A segunda afirmação de Hobsbawm assinala a dualidade de Outubro de 1917: “A Revolução Russa tem realmente duas histórias entrelaçadas: seu impacto sobre a Rússia e seu impacto sobre o mundo; não podemos confundir os dois”. Uma revolução paradigmática em termos temporais e históricos, mesmo isolada em um mundo hostil, e a despeito de as expectativas iniciais a considerarem como um prólogo da revolução mundial, que não aconteceu. Parte significativa da historiografia, como já ressaltado, considera que seu irrompimento e crepúsculo balizaram o século XX. Juntos, Outubro e a constituição da URSS modificaram a face do mundo e imprimiram uma marca no período que só terminou com o desaparecimento dos seus resultados como alternativa ao capitalismo.

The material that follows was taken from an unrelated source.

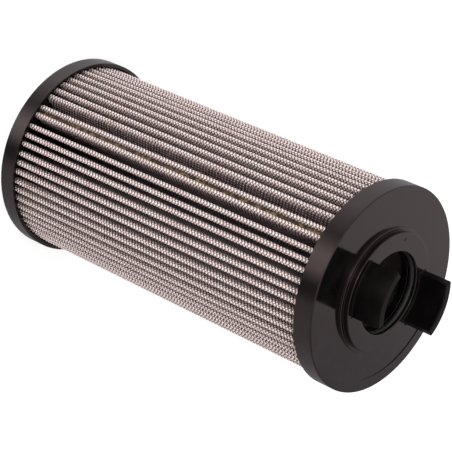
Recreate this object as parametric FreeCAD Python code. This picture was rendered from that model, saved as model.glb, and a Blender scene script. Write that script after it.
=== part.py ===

Seguindo esses caminhos, a proposta da XXXIII Semana de História da UNESP/Assis é debater o processo revolucionário de 1917, enfocando principalmente o seu legado ao longo do século XX e a desintegração do socialismo soviético. Fica, portanto, o desafio lançado aos especialistas convidados (historiadores, cientistas sociais, economistas, antropólogos) que se integrarão à comunidade acadêmica docente e discente da UNESP – graduandos e pós-graduandos – para pensar os cem anos da Revolução Russa e difundir o conhecimento histórico produzido por pesquisas de alto nível.